窺うように三人の返事を待っていると響香がまた私のことを抱きしめた。
「当たり前じゃん!信じてるに決まってんでしょ!」
「なまえさんが嫌々ヒーローをやってきたなんて一度たりとも感じたことはありませんわ。」
「俺は初めから事情知ってるしみょうじが頑張ってんのずっと見てきたからな。そんな風に自分のこと話せるようになってくれて嬉しい限りよ。」
「ちょっとマウントやめて。」
響香が瀬呂くんを小突いて柔らかい空気が流れる。三人の温かさに胸がいっぱいだった。大丈夫、みんな受け入れてくれる。私にはこんなに頼もしい仲間がたくさんいる。この先何があってもみんながいてくれたら乗り越えていける。雄英に入って、A組のみんなと一緒になれて、本当に良かった。
四人で泣き笑いして一息つく。みんなの優しさに触れて気合を入れなおした私は再び窓の外を見た。
「……焦凍くん、起きてるんだよね。」
確認するかのように小さく呟くと途端に三人が慌て始める。すでに考えは読まれているようだった。
「まだ動いちゃ駄目だからね?」
「もうすぐお医者さん来っからそれまで大人しくしてな?」
響香と瀬呂くんが先回りして私を止める。百ちゃんもおろおろと視線を彷徨わせていた。何だか心配かけてばかりで申し訳ない。自分の怪我の重さに彼女たちを過保護だと茶化すこともできなかった。けれどやっぱり、彼にはちゃんと会っておきたい。

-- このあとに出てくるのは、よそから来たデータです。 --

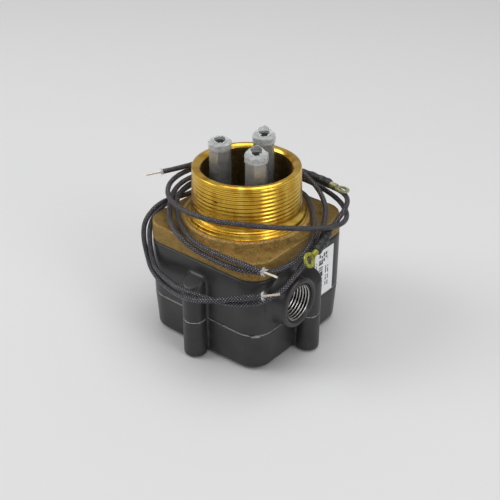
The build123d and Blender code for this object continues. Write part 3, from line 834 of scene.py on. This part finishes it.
def grow(name, tree, inputs, material, place):
    """Run a geometry tree on an empty mesh, make it real and put it in place."""
    piece = bpy.data.objects.new(name, bpy.data.meshes.new(name))
    bpy.context.scene.collection.objects.link(piece)
    modifier = piece.modifiers.new("grow", "NODES")
    modifier.node_group = tree
    values = {**inputs, "Finish": material}
    for item in tree.interface.items_tree:
        if item.in_out == "INPUT":
            modifier[item.identifier] = values[item.name]
    made_real(piece)
    piece.data.transform(place)
    return shaded(clothed(piece, material))


STRAND_INPUTS = (
    ("Strands", "Int", 6), ("Length", "Float", 0.01), ("Lay radius", "Float", 0.0004),
    ("Strand radius", "Float", 0.0002), ("Turns", "Float", 1.2),
)
TUFT_INPUTS = (
    ("Fibres", "Int", 40), ("Collar radius", "Float", 0.001), ("Fibre length", "Float", 0.002),
    ("Fibre radius", "Float", 0.0001), ("Lean", "Float", 0.9), ("Seed", "Int", 1),
)


def twisted_strands(graph, given):
    """Strands laid in a helix about +Z, one spiral repeated round the axis."""
    lay = given["Lay radius"]
    spiral = graph.node("GeometryNodeCurveSpiral", {}, (26, given["Turns"], lay, lay, given["Length"]))
    spots = graph.node("GeometryNodePoints", {}, (given["Strands"], (0, 0, 0)))
    index = graph.node("GeometryNodeInputIndex")
    turn = graph.node("ShaderNodeCombineXYZ", {}, (0.0, 0.0, index * (2 * math.pi) / given["Strands"]))
    placed = graph.node("GeometryNodeInstanceOnPoints", {},
                        {"Points": spots, "Instance": spiral, "Rotation": turn})
    real = graph.node("GeometryNodeRealizeInstances", {}, (placed,))
    section = graph.node("GeometryNodeCurvePrimitiveCircle", {},
                         {"Resolution": 8, "Radius": given["Strand radius"]})
    return graph.node("GeometryNodeCurveToMesh", {},
                      {"Curve": real, "Profile Curve": section, "Fill Caps": True})


def frayed_tuft(graph, given):
    """Short fibres round a collar that lean out at random from +Z."""

    def chance(low, high, seed):
        return graph.node("FunctionNodeRandomValue", {}, {2: low, 3: high, "Seed": seed}, 1)

    collar = graph.node("GeometryNodeMeshCircle", {},
                        {"Vertices": given["Fibres"], "Radius": given["Collar radius"]})
    fibre = graph.node("GeometryNodeMeshCone", {}, {
        "Vertices": 5, "Side Segments": 1, "Radius Top": given["Fibre radius"] * 0.35,
        "Radius Bottom": given["Fibre radius"], "Depth": given["Fibre length"]})
    index = graph.node("GeometryNodeInputIndex")
    seed = given["Seed"]
    lean = chance(0.05, given["Lean"], seed)
    stretch = graph.node("ShaderNodeCombineXYZ", {}, (1.0, 1.0, chance(0.45, 1.15, seed + 7)))
    stray = chance(-0.5, 0.5, seed + 13)
    turn = graph.node("ShaderNodeCombineXYZ", {},
                      (0.0, lean, index * (2 * math.pi) / given["Fibres"] + stray))
    placed = graph.node("GeometryNodeInstanceOnPoints", {},
                        {"Points": collar, "Instance": fibre, "Rotation": turn, "Scale": stretch})
    return placed


def aimed(centre, along):
    """The matrix that puts +Z along a direction at a place."""
    along = along.normalized()
    side = along.orthogonal().normalized()
    turn = Matrix((side, along.cross(side), along)).transposed().to_4x4()
    return Matrix.Translation(centre) @ turn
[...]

「わかった。会いに行くのはお医者さん来たあとにする。」
「さてはみょうじサンあんまわかってねーな?」
全身火傷で包帯ぐるぐるのまま動こうとしてる私に瀬呂くんが深い溜息を吐く。ちゃんとお医者さんの診断を受けてからと響香と百ちゃんにも念押しされた。もちろんすぐに来てくれたお医者さんにもまだ安静にするようにと注意を受けたけれど、私は粘りに粘って何とか焦凍くんの病室に行く許可をもらった。決して無理しないという条件付きで。
「なまえって案外頑固だよね……。」
「今回は事が事だから。」
呆れ顔の響香に大丈夫だよと笑って見せる。彼女を含め三人は複雑そうにしてたけど、最終的には渋々送り出してくれた。懐の深さに感謝しかない。
彼のいる病室まで足を引きずりながら歩いていく。焦凍くんは、轟家のみんなは、今どんな気持ちで過ごしているんだろう。廊下の窓から見える大勢のマスコミに背を向けて、大切な幼馴染のこれからに思いを馳せていた。